---------- THE RECORDS
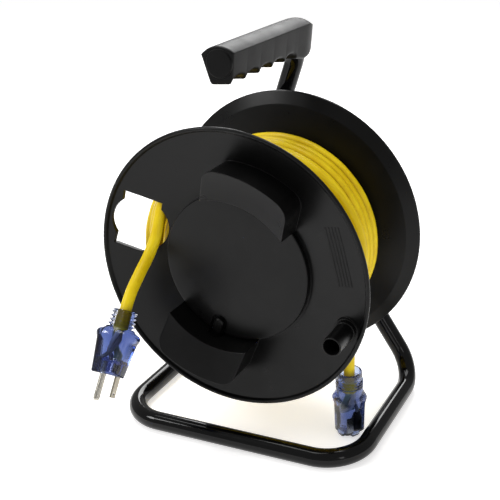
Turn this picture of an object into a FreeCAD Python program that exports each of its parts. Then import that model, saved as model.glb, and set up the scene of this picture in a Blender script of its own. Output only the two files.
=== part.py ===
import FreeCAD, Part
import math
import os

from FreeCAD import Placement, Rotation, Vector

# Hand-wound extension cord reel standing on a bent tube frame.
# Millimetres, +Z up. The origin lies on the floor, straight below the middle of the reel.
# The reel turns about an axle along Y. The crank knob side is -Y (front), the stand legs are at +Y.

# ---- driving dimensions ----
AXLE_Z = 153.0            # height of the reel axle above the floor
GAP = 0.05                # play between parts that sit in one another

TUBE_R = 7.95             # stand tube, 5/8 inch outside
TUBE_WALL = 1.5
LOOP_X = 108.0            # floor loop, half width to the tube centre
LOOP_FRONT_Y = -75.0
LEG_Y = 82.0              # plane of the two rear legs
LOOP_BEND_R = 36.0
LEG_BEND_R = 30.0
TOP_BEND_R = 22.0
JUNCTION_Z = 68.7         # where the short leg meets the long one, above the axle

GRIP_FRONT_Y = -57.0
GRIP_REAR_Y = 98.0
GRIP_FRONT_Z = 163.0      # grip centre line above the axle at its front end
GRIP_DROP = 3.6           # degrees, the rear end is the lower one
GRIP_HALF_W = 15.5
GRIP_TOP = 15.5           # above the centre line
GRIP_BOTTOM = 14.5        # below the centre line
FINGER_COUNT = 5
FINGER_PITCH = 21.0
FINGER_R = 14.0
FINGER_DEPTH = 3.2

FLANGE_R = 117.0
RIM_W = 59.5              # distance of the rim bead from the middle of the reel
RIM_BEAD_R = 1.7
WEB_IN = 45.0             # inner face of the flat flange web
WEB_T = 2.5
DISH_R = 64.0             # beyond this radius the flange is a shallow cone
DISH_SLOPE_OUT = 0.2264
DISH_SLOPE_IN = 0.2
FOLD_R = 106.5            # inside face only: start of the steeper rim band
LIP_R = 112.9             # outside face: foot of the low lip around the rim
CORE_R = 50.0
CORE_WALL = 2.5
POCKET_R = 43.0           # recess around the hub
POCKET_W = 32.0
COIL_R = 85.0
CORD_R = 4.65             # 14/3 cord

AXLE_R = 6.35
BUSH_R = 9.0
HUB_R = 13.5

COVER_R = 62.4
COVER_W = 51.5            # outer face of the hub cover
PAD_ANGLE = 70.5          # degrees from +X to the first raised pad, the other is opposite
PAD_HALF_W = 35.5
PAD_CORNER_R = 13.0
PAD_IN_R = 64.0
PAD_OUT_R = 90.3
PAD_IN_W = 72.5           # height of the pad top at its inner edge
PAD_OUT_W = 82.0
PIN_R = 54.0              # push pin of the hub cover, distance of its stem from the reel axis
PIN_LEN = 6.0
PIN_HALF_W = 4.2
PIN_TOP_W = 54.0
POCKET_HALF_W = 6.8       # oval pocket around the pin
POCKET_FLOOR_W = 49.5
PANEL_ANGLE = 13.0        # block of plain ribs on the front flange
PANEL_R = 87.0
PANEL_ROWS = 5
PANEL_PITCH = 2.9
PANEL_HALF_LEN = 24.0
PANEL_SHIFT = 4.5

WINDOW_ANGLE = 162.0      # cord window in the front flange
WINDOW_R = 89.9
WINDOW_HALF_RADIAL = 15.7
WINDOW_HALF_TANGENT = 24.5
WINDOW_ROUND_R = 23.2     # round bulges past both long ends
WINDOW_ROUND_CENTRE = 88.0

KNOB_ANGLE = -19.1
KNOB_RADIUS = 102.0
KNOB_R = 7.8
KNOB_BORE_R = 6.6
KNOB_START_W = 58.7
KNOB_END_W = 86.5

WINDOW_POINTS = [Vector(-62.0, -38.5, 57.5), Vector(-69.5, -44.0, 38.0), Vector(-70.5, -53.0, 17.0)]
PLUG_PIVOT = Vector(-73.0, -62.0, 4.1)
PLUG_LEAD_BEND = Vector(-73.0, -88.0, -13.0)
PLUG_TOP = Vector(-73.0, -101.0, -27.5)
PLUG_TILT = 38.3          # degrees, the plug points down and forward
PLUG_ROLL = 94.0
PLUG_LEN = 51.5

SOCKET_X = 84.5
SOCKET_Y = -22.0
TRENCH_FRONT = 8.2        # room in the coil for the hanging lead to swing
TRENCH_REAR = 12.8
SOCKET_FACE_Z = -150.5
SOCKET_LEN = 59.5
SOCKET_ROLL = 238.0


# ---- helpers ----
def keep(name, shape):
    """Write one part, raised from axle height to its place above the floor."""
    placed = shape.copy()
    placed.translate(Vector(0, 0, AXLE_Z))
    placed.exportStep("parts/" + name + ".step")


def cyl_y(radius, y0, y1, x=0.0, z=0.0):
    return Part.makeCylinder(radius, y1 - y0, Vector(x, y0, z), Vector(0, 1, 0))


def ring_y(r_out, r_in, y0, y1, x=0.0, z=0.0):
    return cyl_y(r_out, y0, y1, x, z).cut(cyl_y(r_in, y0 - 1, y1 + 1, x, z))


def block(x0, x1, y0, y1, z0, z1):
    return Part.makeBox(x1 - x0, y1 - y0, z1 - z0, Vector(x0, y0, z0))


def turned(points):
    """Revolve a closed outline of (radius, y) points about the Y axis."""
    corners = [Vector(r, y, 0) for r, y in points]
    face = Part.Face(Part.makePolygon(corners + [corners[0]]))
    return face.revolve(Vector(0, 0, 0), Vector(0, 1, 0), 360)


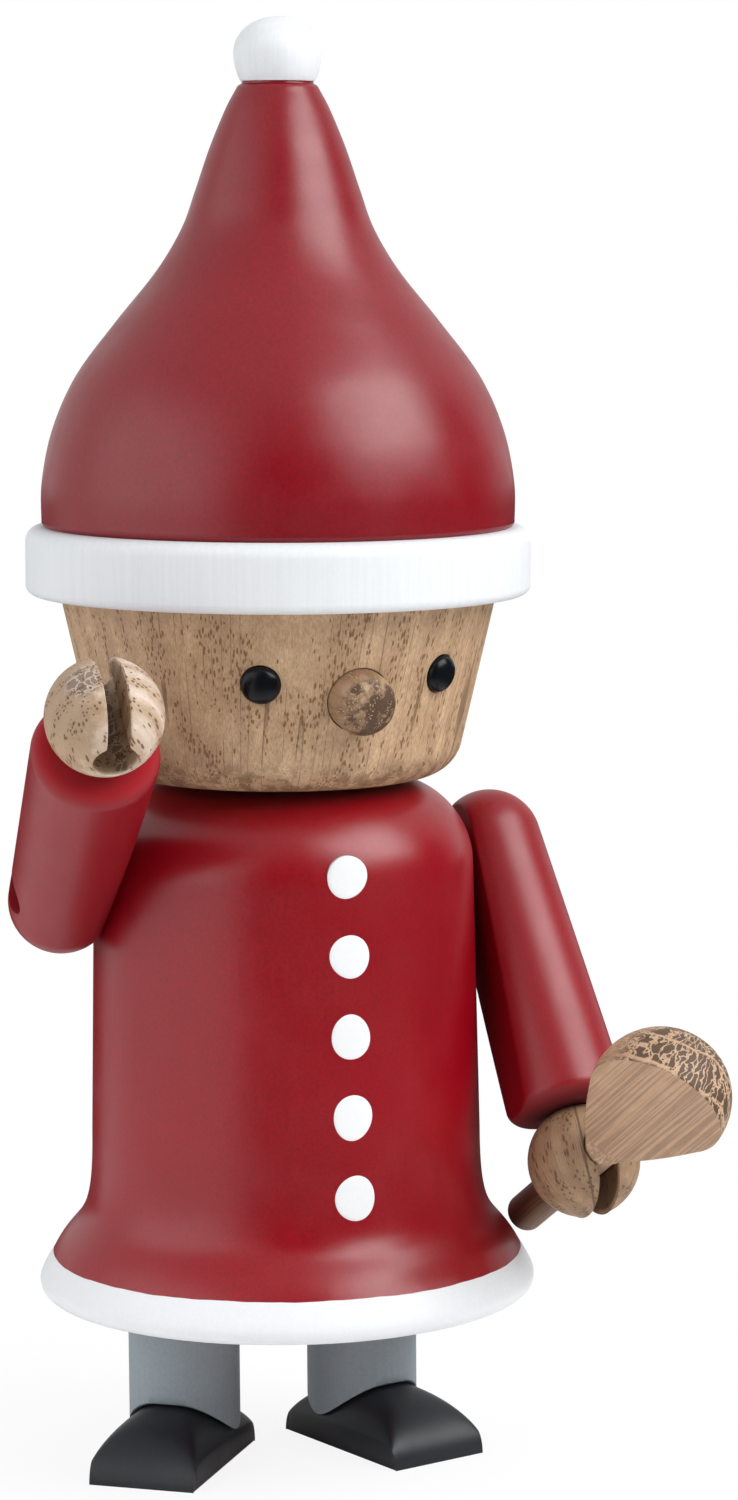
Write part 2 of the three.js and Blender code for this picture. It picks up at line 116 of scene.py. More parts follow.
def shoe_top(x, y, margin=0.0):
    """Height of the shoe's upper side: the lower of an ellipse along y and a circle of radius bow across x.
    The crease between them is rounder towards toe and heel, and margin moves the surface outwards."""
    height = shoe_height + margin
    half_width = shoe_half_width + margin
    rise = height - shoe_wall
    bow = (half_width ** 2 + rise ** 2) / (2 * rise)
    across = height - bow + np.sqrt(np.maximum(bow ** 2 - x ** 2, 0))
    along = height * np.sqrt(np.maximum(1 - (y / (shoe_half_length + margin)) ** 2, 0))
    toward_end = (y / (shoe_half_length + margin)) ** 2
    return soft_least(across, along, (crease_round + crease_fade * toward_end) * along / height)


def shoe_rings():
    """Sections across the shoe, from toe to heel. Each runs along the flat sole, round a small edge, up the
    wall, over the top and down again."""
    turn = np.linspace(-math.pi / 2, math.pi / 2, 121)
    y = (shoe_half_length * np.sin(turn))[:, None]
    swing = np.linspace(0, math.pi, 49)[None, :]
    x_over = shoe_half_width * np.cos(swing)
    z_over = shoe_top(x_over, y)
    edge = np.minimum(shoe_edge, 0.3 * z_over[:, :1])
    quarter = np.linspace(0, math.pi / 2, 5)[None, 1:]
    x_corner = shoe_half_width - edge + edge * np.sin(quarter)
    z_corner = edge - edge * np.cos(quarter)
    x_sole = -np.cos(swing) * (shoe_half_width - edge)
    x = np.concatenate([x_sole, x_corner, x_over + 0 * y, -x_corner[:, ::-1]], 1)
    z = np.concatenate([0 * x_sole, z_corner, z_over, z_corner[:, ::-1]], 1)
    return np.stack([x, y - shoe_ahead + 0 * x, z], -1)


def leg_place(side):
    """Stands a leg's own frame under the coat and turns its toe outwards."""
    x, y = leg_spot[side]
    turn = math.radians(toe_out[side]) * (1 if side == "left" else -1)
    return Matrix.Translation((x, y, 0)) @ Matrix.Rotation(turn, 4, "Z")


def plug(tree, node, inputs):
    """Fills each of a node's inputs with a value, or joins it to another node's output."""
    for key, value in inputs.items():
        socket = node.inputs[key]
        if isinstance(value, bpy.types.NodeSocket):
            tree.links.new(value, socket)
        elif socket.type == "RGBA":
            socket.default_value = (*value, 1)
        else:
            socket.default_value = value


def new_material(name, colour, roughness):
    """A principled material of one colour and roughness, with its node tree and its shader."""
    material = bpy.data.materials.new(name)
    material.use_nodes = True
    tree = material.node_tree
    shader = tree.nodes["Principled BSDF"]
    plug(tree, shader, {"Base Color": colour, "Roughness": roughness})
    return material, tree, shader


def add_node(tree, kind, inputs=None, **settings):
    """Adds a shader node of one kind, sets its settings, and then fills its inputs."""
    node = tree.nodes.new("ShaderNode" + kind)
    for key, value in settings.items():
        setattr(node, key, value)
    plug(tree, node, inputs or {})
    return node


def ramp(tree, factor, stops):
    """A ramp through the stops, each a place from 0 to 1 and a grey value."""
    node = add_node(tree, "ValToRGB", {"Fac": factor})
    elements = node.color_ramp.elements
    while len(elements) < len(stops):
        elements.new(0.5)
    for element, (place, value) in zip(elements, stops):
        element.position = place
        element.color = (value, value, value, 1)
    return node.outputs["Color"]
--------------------
---------- THE RECORDS
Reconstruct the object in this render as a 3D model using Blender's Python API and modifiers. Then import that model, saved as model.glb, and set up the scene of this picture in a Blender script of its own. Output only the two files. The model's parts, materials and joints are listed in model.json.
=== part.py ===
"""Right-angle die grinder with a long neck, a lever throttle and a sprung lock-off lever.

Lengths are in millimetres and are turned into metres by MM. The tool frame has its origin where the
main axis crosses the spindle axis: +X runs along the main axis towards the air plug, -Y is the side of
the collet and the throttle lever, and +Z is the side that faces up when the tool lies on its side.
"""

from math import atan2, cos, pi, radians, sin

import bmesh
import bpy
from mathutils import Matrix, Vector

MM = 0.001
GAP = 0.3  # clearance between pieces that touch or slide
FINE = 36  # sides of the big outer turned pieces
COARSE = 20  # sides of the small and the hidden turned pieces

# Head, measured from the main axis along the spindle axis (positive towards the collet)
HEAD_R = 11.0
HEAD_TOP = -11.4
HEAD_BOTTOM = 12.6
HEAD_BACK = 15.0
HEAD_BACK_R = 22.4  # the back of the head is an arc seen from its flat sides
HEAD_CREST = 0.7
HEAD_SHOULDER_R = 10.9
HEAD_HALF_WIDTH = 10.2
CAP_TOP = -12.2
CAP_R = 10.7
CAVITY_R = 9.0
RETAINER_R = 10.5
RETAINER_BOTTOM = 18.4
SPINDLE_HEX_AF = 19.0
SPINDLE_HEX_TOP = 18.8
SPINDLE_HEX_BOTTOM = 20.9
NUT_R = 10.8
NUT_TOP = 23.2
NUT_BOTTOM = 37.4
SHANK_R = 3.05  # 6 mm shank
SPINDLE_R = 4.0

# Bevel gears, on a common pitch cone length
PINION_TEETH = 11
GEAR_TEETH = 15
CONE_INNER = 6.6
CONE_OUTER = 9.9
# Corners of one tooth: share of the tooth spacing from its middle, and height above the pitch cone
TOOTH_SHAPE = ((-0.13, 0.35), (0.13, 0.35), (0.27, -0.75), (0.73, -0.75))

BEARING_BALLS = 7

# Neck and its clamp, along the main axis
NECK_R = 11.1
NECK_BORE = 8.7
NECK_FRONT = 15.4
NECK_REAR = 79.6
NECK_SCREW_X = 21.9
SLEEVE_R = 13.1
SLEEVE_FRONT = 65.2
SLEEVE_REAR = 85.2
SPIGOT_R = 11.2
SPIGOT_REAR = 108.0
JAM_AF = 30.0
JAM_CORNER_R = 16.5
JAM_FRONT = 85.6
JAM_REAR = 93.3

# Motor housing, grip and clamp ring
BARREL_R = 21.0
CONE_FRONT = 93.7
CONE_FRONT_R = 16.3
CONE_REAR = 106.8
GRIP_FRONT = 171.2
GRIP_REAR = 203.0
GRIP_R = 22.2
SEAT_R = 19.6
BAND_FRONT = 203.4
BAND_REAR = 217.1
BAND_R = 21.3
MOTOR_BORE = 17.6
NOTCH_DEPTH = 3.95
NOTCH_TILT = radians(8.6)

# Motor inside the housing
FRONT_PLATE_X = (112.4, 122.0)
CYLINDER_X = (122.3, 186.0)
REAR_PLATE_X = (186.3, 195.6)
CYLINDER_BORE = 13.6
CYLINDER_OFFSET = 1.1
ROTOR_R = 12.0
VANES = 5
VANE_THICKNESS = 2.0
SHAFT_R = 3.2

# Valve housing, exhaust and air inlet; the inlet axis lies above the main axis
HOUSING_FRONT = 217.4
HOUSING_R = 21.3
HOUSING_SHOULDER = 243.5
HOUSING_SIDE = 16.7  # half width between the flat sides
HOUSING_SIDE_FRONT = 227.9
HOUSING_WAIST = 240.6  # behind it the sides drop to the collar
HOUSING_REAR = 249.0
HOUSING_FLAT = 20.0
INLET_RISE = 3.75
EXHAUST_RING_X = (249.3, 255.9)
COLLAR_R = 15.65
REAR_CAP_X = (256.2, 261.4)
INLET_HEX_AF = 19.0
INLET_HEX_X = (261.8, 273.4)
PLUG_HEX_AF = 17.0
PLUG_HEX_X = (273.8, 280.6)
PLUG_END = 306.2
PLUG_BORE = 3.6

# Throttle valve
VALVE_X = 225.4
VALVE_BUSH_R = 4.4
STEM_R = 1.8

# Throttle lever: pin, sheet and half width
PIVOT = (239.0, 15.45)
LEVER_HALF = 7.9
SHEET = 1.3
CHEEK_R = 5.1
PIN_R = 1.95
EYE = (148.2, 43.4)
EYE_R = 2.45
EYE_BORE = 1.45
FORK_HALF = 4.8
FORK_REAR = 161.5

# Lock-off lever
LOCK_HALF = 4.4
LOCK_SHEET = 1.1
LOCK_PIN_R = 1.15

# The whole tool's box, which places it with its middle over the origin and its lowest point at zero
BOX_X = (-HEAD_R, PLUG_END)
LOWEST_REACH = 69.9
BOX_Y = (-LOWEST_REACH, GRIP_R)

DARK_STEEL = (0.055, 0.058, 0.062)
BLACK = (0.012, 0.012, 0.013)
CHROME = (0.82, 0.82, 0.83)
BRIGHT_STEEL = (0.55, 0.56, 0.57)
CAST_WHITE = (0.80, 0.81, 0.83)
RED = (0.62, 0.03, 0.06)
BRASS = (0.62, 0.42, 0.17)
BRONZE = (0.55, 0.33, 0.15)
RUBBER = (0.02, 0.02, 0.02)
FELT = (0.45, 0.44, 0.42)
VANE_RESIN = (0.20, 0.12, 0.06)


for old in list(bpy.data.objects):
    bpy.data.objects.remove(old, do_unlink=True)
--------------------
**WHAT THE TASK ASKS:** Print exactly the run of lines that starts at the line with "Write part 2" and ends at the line with "return soft_least(across, along, (crease_round". Leave out every other line.

**TASK RESULT:**
Write part 2 of the three.js and Blender code for this picture. It picks up at line 116 of scene.py. More parts follow.
def shoe_top(x, y, margin=0.0):
    """Height of the shoe's upper side: the lower of an ellipse along y and a circle of radius bow across x.
    The crease between them is rounder towards toe and heel, and margin moves the surface outwards."""
    height = shoe_height + margin
    half_width = shoe_half_width + margin
    rise = height - shoe_wall
    bow = (half_width ** 2 + rise ** 2) / (2 * rise)
    across = height - bow + np.sqrt(np.maximum(bow ** 2 - x ** 2, 0))
    along = height * np.sqrt(np.maximum(1 - (y / (shoe_half_length + margin)) ** 2, 0))
    toward_end = (y / (shoe_half_length + margin)) ** 2
    return soft_least(across, along, (crease_round + crease_fade * toward_end) * along / height)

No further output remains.